_Task to carry out_: Return only the lines between the line holding "fill_spreadsheet()" and the line holding "bpy.context.scene.collection.objects.link(empty)", the two boundary lines included, exactly as they appear.

────────────────

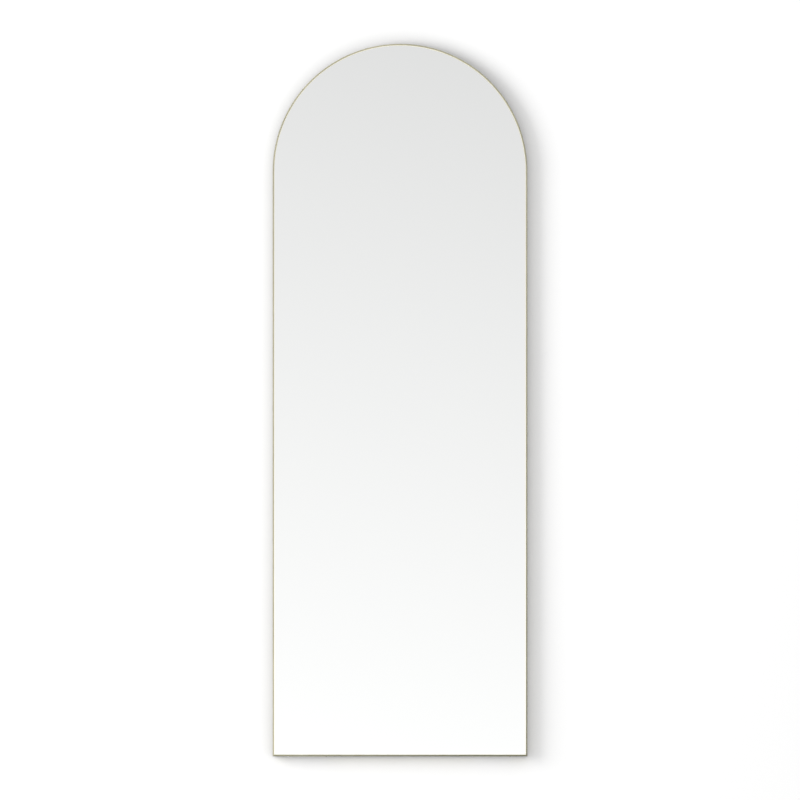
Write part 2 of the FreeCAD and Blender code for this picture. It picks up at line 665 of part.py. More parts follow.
def middle_line_of_ring(sketch):
    """The middle line of a hanging D ring's wire, with its straight bar in the eye at the origin."""
    corner, half = value("Sizes.ring_corner_radius"), value(RING_HALF_WIDTH)
    straight, low = half - corner, -corner - value("Sizes.ring_side_length")
    at = FreeCAD.Vector
    right_bar = line(sketch, at(0, 0, 0), at(straight, 0, 0))
    right_bend = arc(sketch, at(straight, -corner, 0), corner, 0, QUARTER_TURN)
    right_side = line(sketch, at(half, -corner, 0), at(half, low, 0))
    bow = arc(sketch, at(0, low, 0), half, HALF_TURN, FULL_TURN)
    left_side = line(sketch, at(-half, low, 0), at(-half, -corner, 0))
    left_bend = arc(sketch, at(-straight, -corner, 0), corner, QUARTER_TURN, HALF_TURN)
    left_bar = line(sketch, at(-straight, 0, 0), at(0, 0, 0))
    relate(sketch, "Coincident", right_bar, 1, -1, 1)
    relate(sketch, "Coincident", left_bar, 2, -1, 1)
    relate(sketch, "Horizontal", right_bar)
    relate(sketch, "Horizontal", left_bar)
    relate(sketch, "Vertical", right_side)
    relate(sketch, "Vertical", left_side)
    relate(sketch, "Tangent", right_bar, 2, right_bend, 2)
    relate(sketch, "Tangent", right_bend, 1, right_side, 1)
    relate(sketch, "Tangent", right_side, 2, bow, 2)
    relate(sketch, "Tangent", bow, 1, left_side, 1)
    relate(sketch, "Tangent", left_side, 2, left_bend, 2)
    relate(sketch, "Tangent", left_bend, 1, left_bar, 1)
    relate(sketch, "PointOnObject", bow, 3, -2)
    measure(sketch, "Radius", bow, size=RING_HALF_WIDTH, name="bow_radius")
    measure(sketch, "Radius", right_bend, size="Sizes.ring_corner_radius", name="right_bend_radius")
    measure(sketch, "Radius", left_bend, size="Sizes.ring_corner_radius", name="left_bend_radius")
    measure(sketch, "DistanceY", bow, 3, name="bow_middle",
            size="-(Sizes.ring_corner_radius + Sizes.ring_side_length)")


def hanger_ring(name):
    body = new_body(f"{name}_hanger_ring")
    path = new_sketch(body, "XZ_Plane", "middle_line")
    middle_line_of_ring(path)
    wire = new_sketch(body, "YZ_Plane", "wire")
    circle(wire, "0", "0", "Sizes.ring_wire_diameter", "wire")
    DOC.recompute()
    sweep = body.newObject("PartDesign::AdditivePipe", "Sweep")
    sweep.Profile = wire
    sweep.Spine = path
    DOC.recompute()
    x, z = HANGERS[name]
    return place(body, x, f"{BOARD_REAR} + {BARREL_RADIUS}", z)


# ----------------------------------------------------------------------------------------------
# Wall bumpers
# ----------------------------------------------------------------------------------------------
def wall_bumper(label):
    """A rubber buffer whose screw and washer sit at the bottom of a well."""
    hole = f"{SCREW_HOLE} / 2"
    well = "(Sizes.washer_diameter / 2 + Sizes.bumper_well_clearance)"
    body = new_body(label)
    profile = new_sketch(body, "XY_Plane", "profile")
    polygon(profile, [
        (hole, "0"),
        ("Sizes.bumper_base_diameter / 2", "0"),
        ("Sizes.bumper_tip_diameter / 2", BUMPER_HEIGHT),
        (well, BUMPER_HEIGHT),
        (well, "Sizes.bumper_floor"),
        (hole, "Sizes.bumper_floor"),
    ])
    revolve(body, profile)
    tip, width = value(BUMPER_HEIGHT), value("Sizes.bumper_tip_diameter")
    dress(body, "PartDesign::Fillet",
          lambda edge: flat_at(edge, "Y", tip) and abs(edge.BoundBox.XLength - width) < SAME,
          Radius="Sizes.bumper_tip_round")
    x, z = BUMPERS[label]
    return place(body, x, BOARD_REAR, z)


def washer_template():
    hole = f"{SCREW_HOLE} / 2"
    rim = "Sizes.washer_diameter / 2"
    top = "Sizes.washer_thickness"
    body = new_body("washer")
    profile = new_sketch(body, "XY_Plane", "profile")
    polygon(profile, [(hole, "0"), (rim, "0"), (rim, top), (hole, top)])
    revolve(body, profile)
    return body


def bumper_washers():
    seat = f"{BOARD_REAR} + Sizes.bumper_floor"
    return repeat("bumper_washers", washer_template(), [(x, seat, z, 0) for x, z in BUMPERS.values()])


# ----------------------------------------------------------------------------------------------
# The whole mirror
# ----------------------------------------------------------------------------------------------
def build_frame():
    lug = lug_template()
    parts = [frame_arch_band(), frame_sill()]
    parts += [corner_gusset(side) for side in SIDES]
    parts += [lugs(label, lug) for label in LUG_ROWS]
    return parts


def build_panels():
    parts = [mirror_glass(), safety_film(), bonding_tape(), backing_board()]
    parts += [setting_pad(side) for side in SIDES]
    parts += [floor_pad(side) for side in SIDES]
    return parts


def build_fittings():
    lug_screw = screw_template("lug_screw", "Sizes.lug_thickness")
    parts = [screws("board_screws", lug_screw, board_screw_places(), "Sizes.lug_thickness")]
    strap_screw = screw_template("strap_screw", "Sizes.strap_thickness")
    for name in HANGERS:
        parts += [hanger_strap(name), hanger_ring(name)]
        parts.append(screws(f"{name}_hanger_screws", strap_screw, hanger_screw_places(name),
                            "Sizes.strap_thickness"))
    under_head = "(Sizes.bumper_floor + Sizes.washer_thickness)"
    parts += [wall_bumper(label) for label in BUMPERS]
    parts.append(bumper_washers())
    parts.append(screws("bumper_screws", screw_template("bumper_screw", under_head),
                        list(BUMPERS.values()), under_head))
    return parts


def check(parts):
    """Stops the build if anything in the document has failed."""
    failed = [thing.Label for thing in DOC.Objects if {"Invalid", "Error"} & set(thing.State)]
    failed += [part.Label for part in parts if part.Shape.isNull() or not part.Shape.isValid()]
    if failed:
        raise RuntimeError(f"failed: {', '.join(failed)}")


def export(parts):
    os.makedirs("parts", exist_ok=True)
    for part in parts:
        part.Shape.exportStep(f"parts/{part.Label}.step")
        extent = part.Shape.BoundBox
        print(f"{part.Label:24} {len(part.Shape.Solids):3} solids {part.Shape.Volume:12.1f} mm3"
              f"  x {extent.XMin:8.2f} {extent.XMax:8.2f}  y {extent.YMin:7.2f} {extent.YMax:7.2f}"
              f"  z {extent.ZMin:8.2f} {extent.ZMax:8.2f}")


fill_spreadsheet()
PARTS = build_frame() + build_panels() + build_fittings()
DOC.recompute()
check(PARTS)
export(PARTS)
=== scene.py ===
# %% [markdown]
# # An arched floor mirror, finished and photographed
#
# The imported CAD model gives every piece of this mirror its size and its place. Here each piece that
# shows gets the finish of the real one: a slim bar of satin brass, silvered glass with a ground
# arris, and behind them the fibreboard, the hanging hardware, the rubber and the welds.
#
# All lengths are in metres. +Z is up, the glass looks along -Y, and the origin is on the floor.

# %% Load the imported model
import json
import math

import bmesh
import bpy
import numpy as np
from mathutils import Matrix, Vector


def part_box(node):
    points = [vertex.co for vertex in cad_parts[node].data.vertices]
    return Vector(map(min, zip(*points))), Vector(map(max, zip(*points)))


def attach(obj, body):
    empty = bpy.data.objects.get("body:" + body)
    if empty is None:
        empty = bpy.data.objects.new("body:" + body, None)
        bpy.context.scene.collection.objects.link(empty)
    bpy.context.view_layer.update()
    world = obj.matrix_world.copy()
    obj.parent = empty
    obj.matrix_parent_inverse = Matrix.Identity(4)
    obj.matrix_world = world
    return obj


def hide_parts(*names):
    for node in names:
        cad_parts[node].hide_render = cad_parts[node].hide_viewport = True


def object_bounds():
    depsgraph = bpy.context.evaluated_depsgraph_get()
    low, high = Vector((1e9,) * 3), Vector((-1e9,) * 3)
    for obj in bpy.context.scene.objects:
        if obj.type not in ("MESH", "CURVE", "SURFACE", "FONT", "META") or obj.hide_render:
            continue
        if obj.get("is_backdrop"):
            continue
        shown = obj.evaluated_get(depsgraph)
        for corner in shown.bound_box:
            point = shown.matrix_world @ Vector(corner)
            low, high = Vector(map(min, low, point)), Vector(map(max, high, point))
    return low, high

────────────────

_Answer_:
fill_spreadsheet()
PARTS = build_frame() + build_panels() + build_fittings()
DOC.recompute()
check(PARTS)
export(PARTS)
=== scene.py ===
# %% [markdown]
# # An arched floor mirror, finished and photographed
#
# The imported CAD model gives every piece of this mirror its size and its place. Here each piece that
# shows gets the finish of the real one: a slim bar of satin brass, silvered glass with a ground
# arris, and behind them the fibreboard, the hanging hardware, the rubber and the welds.
#
# All lengths are in metres. +Z is up, the glass looks along -Y, and the origin is on the floor.

# %% Load the imported model
import json
import math

import bmesh
import bpy
import numpy as np
from mathutils import Matrix, Vector


def part_box(node):
    points = [vertex.co for vertex in cad_parts[node].data.vertices]
    return Vector(map(min, zip(*points))), Vector(map(max, zip(*points)))


def attach(obj, body):
    empty = bpy.data.objects.get("body:" + body)
    if empty is None:
        empty = bpy.data.objects.new("body:" + body, None)
        bpy.context.scene.collection.objects.link(empty)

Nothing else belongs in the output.